The facts, which involve the validity of transfers of unallowed
claims against the United States, are stated in the opinion.
Page 218 U. S. 349
MR. JUSTICE HARLAN delivered the opinion of the Court.
There is no dispute as to the facts out of which the present
controversy has arisen. Substantially the facts are these: on the
sixteenth day of April, 1907, the appellee Downie was appointed
receiver of the property of Gamwell & Wheeler, partners, who
had previously, on the same day, been adjudged bankrupts.
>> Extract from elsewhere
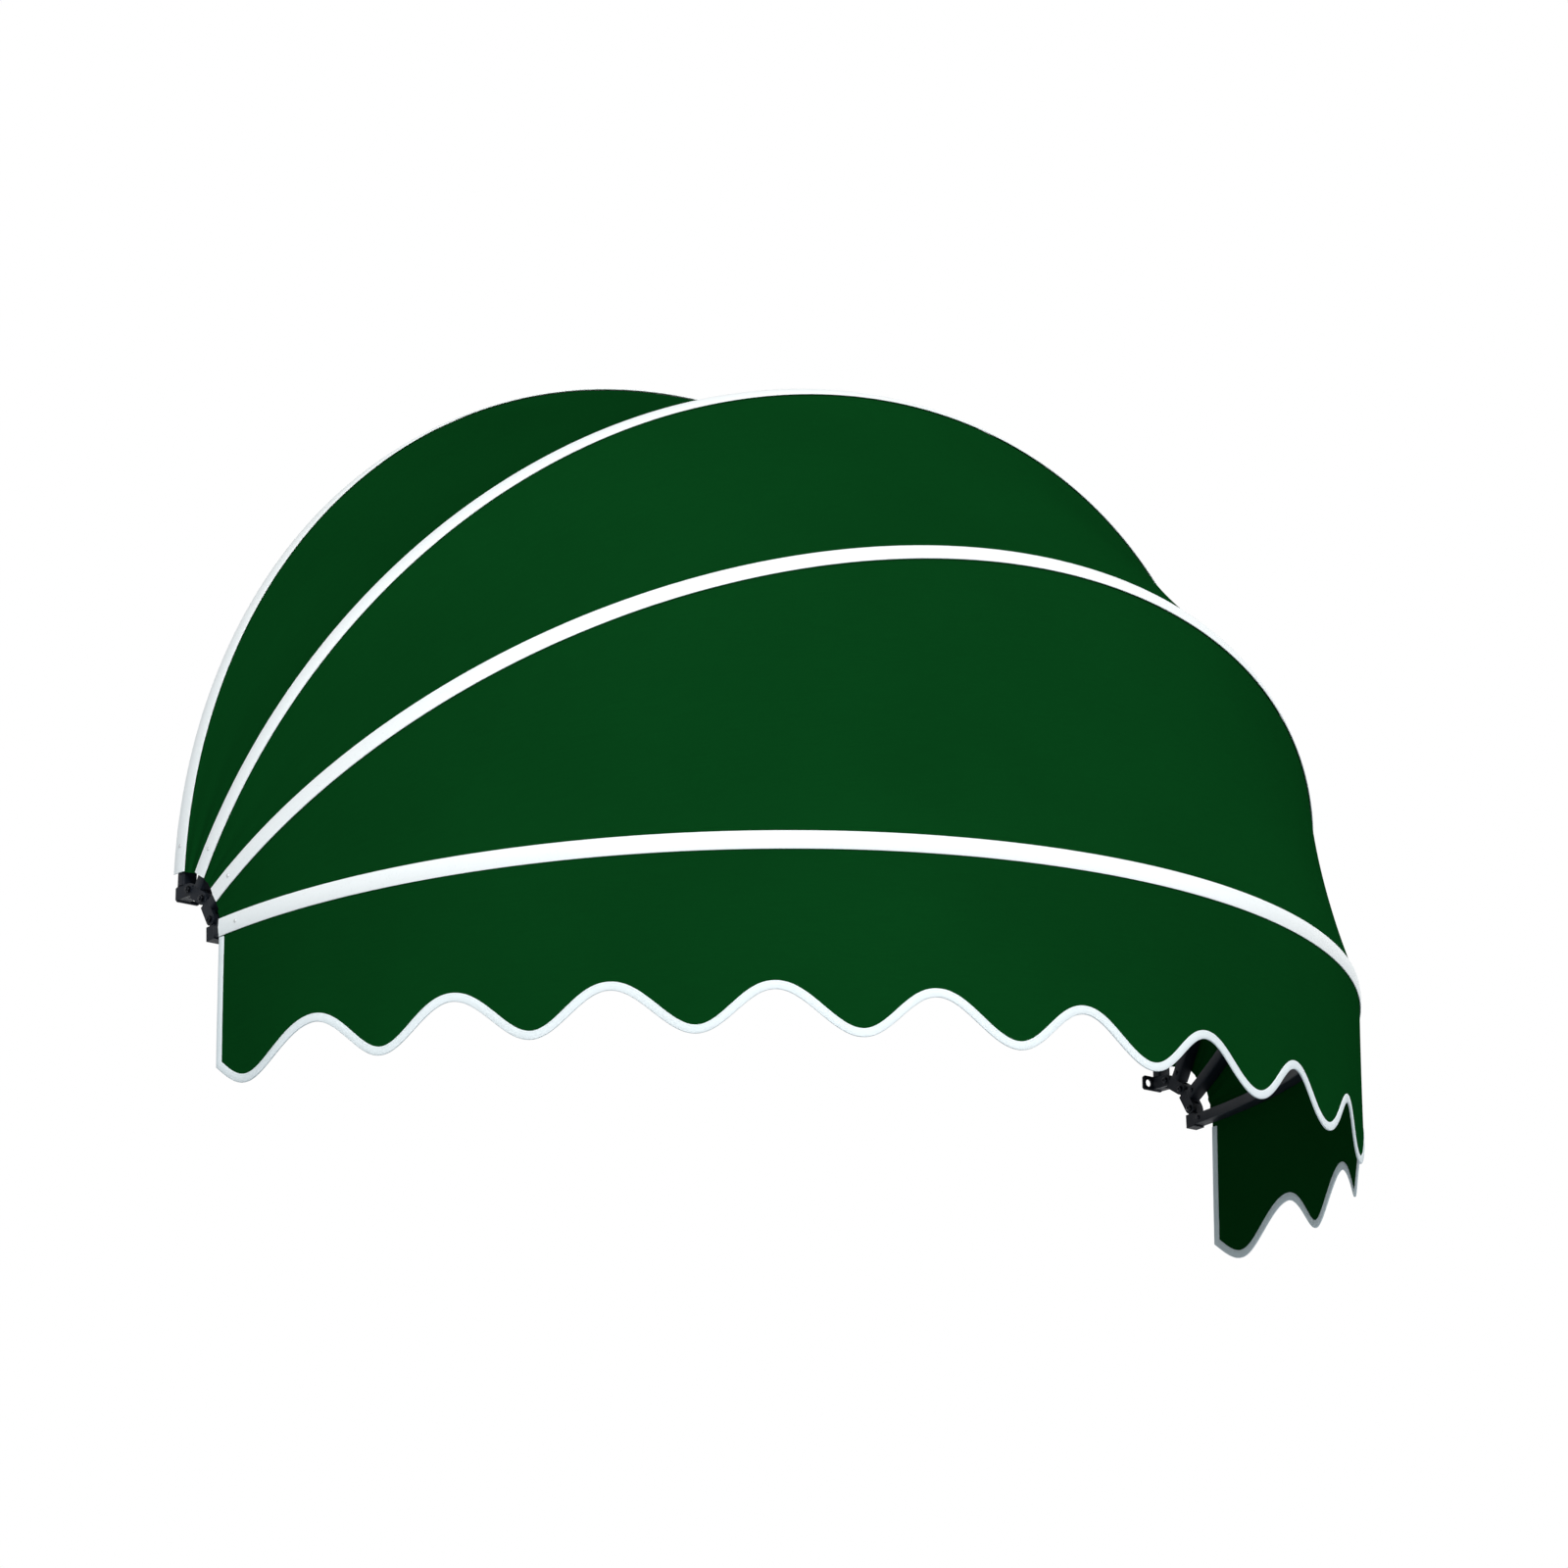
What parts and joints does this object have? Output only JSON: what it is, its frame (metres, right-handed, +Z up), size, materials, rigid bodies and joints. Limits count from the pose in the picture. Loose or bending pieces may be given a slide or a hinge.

Subsequently he was elected and qualified as permanent trustee, and
by order of the court, June 20th, 1907, was authorized to collect
all moneys due the bankrupts
from the United States or any of
its departments.
Gamwell & Wheeler, as a firm, held sixteen unallowed claims
against the United States, aggregating $33,517.48, the
first one being dated December 10th, 1906, and the last February
15th, 1907. The National Bank of Commerce of Seattle was a creditor
of that firm in the sum of $37,149.85. These claims were all
assigned by Gamwell & Wheeler to the above bank. The Seattle
National Bank was likewise a creditor of the firm and to the extent
of $22,582.19, with interest, and that firm held certain unallowed
claims against the United States, sixty-one in number, and
amounting to $38,509.32. The first of the latter claims was dated
September 25th, 1906, and the last April 4th, 1907. They were all
assigned by Gamwell & Wheeler to the last-named bank.
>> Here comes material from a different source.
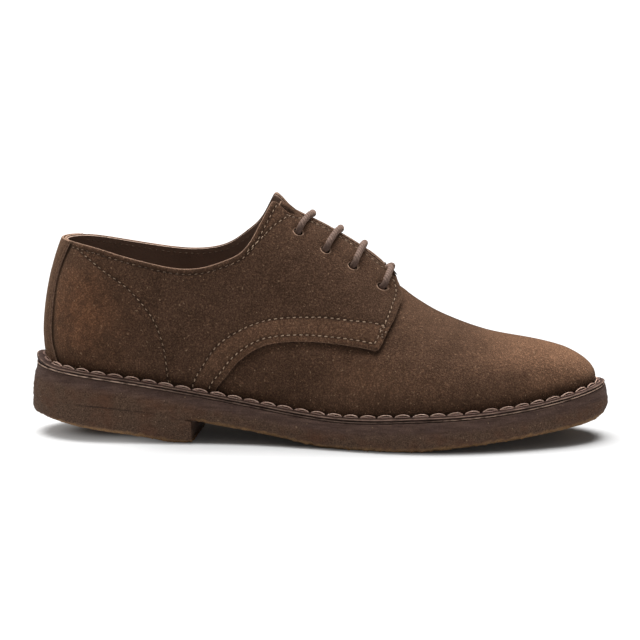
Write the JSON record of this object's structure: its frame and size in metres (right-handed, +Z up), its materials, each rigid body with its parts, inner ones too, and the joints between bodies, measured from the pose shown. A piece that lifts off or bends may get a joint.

The parties, by stipulation of July 10th, 1907, agreed:
"That each and all of said claims against the United States
government, so assigned [to the banks named], were claims for money
due from the government of the United States to the said bankrupts
upon account of contracts entered into between said bankrupts and
the United States for the furnishing of materials by said bankrupts
to various departments of said government; that said assignments
were each and all voluntarily made in consideration of a loan made
by said bank to said bankrupts
Page 218 U. S. 350
at the time of said assignments, and as collateral security for
the repayment of said loans, and without notice to the other
creditors of said bankrupts. That all of such assignments were made
after the entering into of said contracts, and after partial
performance thereof by said bankrupts, before the allowance of any
such claims or the ascertainment of the amount due thereon, or the
issuing of any warrant for the payment thereof, and that none of
said assignments was executed in the presence of any witnesses at
all, and that none of them recite any warrant for the payment of
the claim assigned, and that none of them was acknowledged by any
officer having authority to take acknowledgment of deeds, or any
other acknowledging officer at all, and that none of them was
certified as being acknowledged by any officer. The said loans to
each of said banks exceeded in amount the value of said collaterals
so assigned to secure the same, and there is now due to each of
said banks on account of said loans an amount much in excess of the
value of the said collaterals so assigned to each of said banks
respectively."
The claims of the two banks ($37,149.85 and $22,582.19, with
interest) were allowed by the referee in bankruptcy, and it was
adjudged by the court that the banks were entitled, respectively,
to receive, on account of the claims assigned to them, whatever
amount might be collected on them from the government, and the
trustee was ordered to pay over to the banks holding the
assignments the collections as they were made thereon.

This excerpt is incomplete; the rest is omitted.